Work to do -
Among the lines of data below, reproduce only those from the one with "Model this object" through the one with "rear_corner_radius = 6.0", exactly as they stand, both ends included.
═══ The data ═══
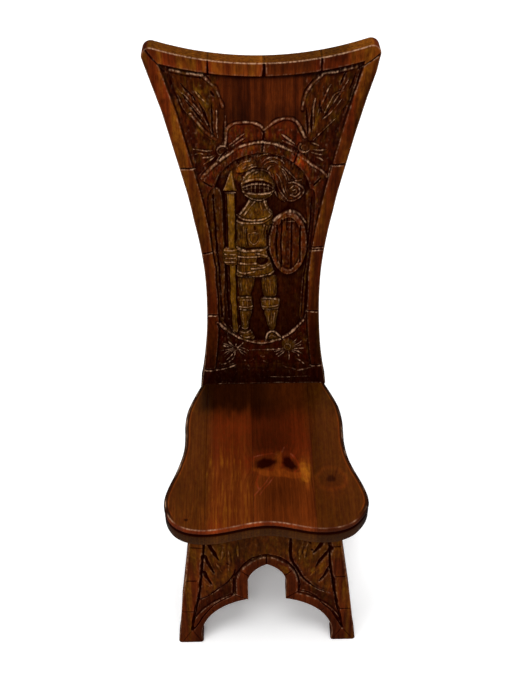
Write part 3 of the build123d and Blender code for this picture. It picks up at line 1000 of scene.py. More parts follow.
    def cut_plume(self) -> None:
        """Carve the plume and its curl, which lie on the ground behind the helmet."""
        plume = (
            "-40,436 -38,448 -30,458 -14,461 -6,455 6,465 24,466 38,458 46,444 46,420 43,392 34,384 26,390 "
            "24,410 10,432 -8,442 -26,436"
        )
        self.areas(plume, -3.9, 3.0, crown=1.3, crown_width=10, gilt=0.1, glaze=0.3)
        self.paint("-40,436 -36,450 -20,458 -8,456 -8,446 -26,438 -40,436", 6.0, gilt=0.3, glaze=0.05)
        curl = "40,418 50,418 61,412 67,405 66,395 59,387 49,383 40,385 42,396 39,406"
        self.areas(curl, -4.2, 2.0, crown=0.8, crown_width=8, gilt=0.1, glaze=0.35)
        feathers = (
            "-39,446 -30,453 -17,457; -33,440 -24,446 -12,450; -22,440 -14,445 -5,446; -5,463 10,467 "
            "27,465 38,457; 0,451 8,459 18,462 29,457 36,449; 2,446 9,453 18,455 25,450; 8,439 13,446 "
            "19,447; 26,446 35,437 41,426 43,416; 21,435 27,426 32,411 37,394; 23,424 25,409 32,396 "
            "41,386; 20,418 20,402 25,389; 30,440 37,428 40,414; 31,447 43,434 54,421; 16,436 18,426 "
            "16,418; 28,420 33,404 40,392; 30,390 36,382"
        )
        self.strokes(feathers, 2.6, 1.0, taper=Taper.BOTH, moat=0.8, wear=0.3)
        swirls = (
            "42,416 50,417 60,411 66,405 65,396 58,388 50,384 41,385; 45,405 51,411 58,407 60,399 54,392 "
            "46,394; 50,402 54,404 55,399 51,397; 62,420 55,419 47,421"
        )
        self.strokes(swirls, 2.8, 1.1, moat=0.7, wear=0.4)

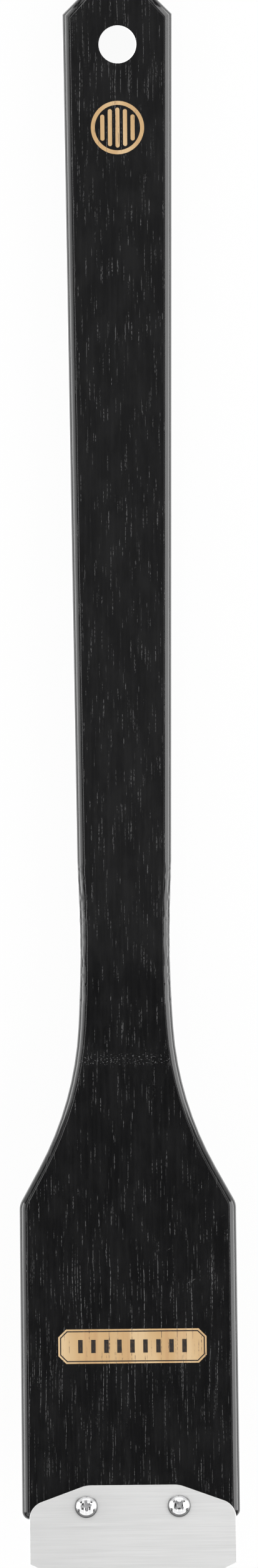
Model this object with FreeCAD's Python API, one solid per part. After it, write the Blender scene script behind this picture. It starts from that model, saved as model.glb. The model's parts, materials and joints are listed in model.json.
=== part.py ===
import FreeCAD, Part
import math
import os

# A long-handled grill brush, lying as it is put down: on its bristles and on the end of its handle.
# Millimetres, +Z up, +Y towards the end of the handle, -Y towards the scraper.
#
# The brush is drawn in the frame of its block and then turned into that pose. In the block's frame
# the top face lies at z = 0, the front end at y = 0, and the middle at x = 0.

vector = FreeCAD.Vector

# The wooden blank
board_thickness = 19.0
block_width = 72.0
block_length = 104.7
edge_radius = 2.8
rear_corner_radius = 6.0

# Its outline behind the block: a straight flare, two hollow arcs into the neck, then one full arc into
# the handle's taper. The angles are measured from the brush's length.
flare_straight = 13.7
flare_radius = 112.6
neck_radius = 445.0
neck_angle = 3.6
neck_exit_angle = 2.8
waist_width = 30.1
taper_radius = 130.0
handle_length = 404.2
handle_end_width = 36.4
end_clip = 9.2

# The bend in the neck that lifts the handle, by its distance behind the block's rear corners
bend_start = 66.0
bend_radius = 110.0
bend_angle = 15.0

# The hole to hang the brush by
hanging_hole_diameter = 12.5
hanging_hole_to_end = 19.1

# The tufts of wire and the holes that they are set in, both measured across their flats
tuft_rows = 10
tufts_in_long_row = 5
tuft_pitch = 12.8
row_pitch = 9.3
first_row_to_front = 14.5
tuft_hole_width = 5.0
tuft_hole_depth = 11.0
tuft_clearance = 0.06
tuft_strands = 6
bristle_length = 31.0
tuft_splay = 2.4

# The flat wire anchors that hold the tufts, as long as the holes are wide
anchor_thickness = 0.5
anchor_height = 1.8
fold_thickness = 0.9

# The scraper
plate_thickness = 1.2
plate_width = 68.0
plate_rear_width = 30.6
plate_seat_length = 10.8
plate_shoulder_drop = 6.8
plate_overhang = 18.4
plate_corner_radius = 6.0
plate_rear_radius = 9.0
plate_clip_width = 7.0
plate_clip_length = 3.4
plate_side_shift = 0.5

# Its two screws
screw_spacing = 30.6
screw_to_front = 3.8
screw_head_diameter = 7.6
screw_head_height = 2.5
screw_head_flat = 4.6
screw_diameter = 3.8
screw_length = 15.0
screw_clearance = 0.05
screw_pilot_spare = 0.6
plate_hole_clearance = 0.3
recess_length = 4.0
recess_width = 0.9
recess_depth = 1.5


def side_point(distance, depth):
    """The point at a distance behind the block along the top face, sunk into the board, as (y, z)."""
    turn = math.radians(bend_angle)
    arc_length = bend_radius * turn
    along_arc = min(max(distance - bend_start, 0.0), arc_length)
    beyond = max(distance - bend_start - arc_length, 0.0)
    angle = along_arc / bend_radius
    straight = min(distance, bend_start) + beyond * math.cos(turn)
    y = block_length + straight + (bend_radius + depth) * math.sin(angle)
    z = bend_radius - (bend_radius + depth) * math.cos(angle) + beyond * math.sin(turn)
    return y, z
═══
═══ The data ═══
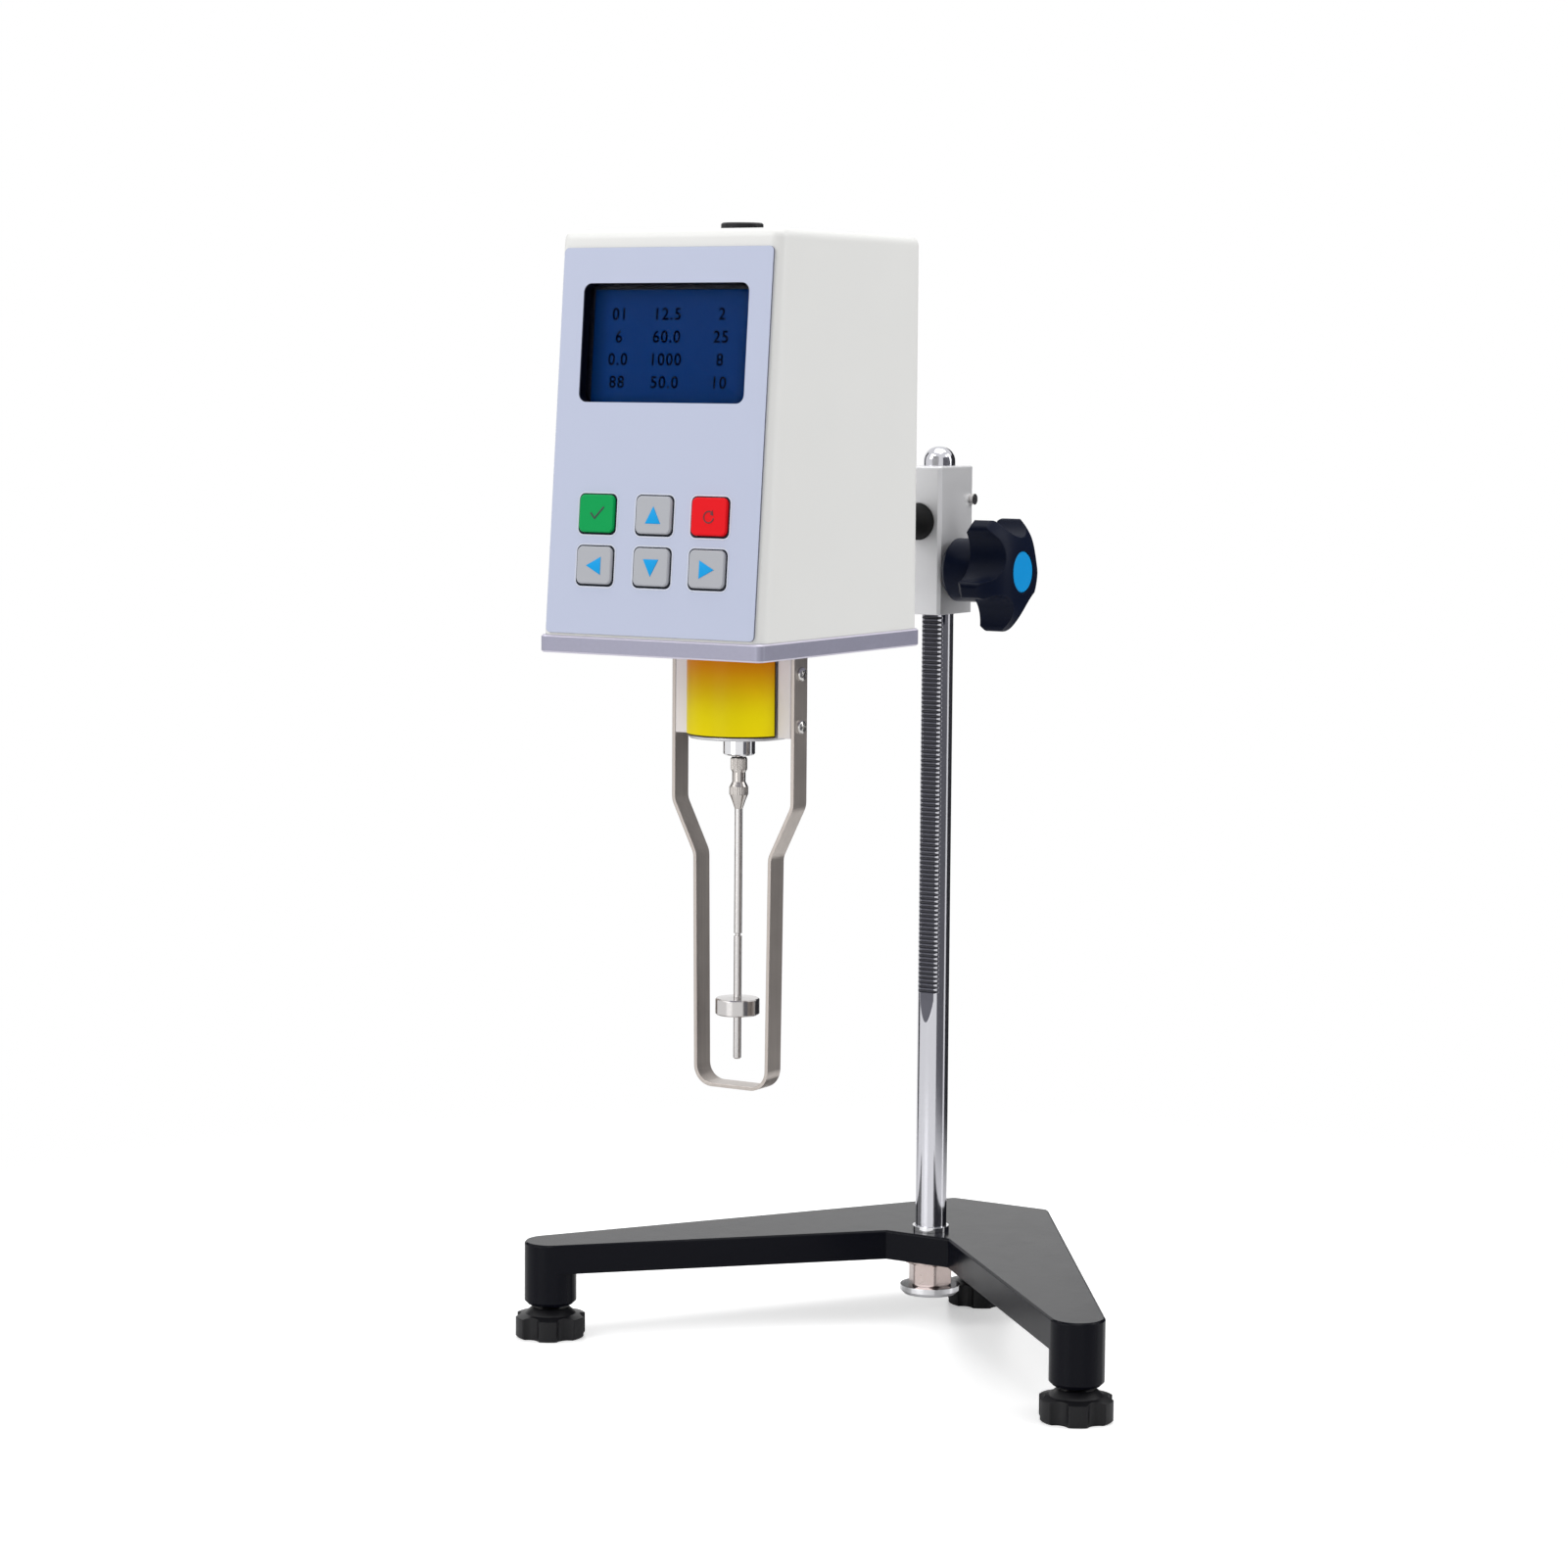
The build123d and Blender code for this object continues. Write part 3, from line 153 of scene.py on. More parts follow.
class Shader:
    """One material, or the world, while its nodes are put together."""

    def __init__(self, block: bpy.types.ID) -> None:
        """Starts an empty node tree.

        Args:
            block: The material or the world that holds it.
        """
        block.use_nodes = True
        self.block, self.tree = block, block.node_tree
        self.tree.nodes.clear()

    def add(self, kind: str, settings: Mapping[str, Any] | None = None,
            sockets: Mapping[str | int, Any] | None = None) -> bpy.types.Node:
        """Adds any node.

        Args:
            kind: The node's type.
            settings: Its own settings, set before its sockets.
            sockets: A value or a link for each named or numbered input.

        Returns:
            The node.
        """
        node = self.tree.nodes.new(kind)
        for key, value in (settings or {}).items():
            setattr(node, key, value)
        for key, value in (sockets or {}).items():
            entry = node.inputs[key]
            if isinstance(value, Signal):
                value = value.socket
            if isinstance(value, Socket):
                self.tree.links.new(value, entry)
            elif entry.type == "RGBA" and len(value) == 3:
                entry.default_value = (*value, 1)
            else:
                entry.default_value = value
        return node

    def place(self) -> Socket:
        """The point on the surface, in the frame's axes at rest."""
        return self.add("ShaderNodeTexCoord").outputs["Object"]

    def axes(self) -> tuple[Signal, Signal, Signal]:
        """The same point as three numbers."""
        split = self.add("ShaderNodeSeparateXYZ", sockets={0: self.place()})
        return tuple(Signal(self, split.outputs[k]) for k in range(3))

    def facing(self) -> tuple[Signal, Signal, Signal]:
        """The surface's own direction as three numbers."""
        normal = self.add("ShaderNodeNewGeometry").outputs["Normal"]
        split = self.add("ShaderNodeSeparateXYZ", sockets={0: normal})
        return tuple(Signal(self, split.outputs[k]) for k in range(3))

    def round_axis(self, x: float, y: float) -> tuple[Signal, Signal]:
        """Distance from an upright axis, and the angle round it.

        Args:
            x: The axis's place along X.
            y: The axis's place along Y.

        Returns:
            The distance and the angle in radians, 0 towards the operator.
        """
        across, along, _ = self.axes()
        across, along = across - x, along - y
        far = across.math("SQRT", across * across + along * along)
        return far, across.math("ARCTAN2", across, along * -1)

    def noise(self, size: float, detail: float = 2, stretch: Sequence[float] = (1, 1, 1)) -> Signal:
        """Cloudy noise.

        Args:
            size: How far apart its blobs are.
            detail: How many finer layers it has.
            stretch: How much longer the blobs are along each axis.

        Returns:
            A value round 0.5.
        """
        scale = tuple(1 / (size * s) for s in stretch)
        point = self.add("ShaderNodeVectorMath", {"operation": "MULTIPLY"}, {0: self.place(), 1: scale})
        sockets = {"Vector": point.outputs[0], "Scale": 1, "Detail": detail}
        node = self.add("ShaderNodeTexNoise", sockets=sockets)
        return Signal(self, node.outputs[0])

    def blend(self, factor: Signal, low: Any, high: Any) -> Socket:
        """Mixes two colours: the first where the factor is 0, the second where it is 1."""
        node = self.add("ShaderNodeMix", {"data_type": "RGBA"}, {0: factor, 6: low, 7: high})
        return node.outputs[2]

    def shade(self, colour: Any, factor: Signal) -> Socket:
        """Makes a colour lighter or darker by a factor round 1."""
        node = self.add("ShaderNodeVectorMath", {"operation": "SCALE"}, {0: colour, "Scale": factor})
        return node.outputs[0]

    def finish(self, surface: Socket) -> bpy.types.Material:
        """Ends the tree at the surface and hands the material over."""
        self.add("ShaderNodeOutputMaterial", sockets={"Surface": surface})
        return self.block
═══
Full output -
Model this object with FreeCAD's Python API, one solid per part. After it, write the Blender scene script behind this picture. It starts from that model, saved as model.glb. The model's parts, materials and joints are listed in model.json.
=== part.py ===
import FreeCAD, Part
import math
import os

# A long-handled grill brush, lying as it is put down: on its bristles and on the end of its handle.
# Millimetres, +Z up, +Y towards the end of the handle, -Y towards the scraper.
#
# The brush is drawn in the frame of its block and then turned into that pose. In the block's frame
# the top face lies at z = 0, the front end at y = 0, and the middle at x = 0.

vector = FreeCAD.Vector

# The wooden blank
board_thickness = 19.0
block_width = 72.0
block_length = 104.7
edge_radius = 2.8
rear_corner_radius = 6.0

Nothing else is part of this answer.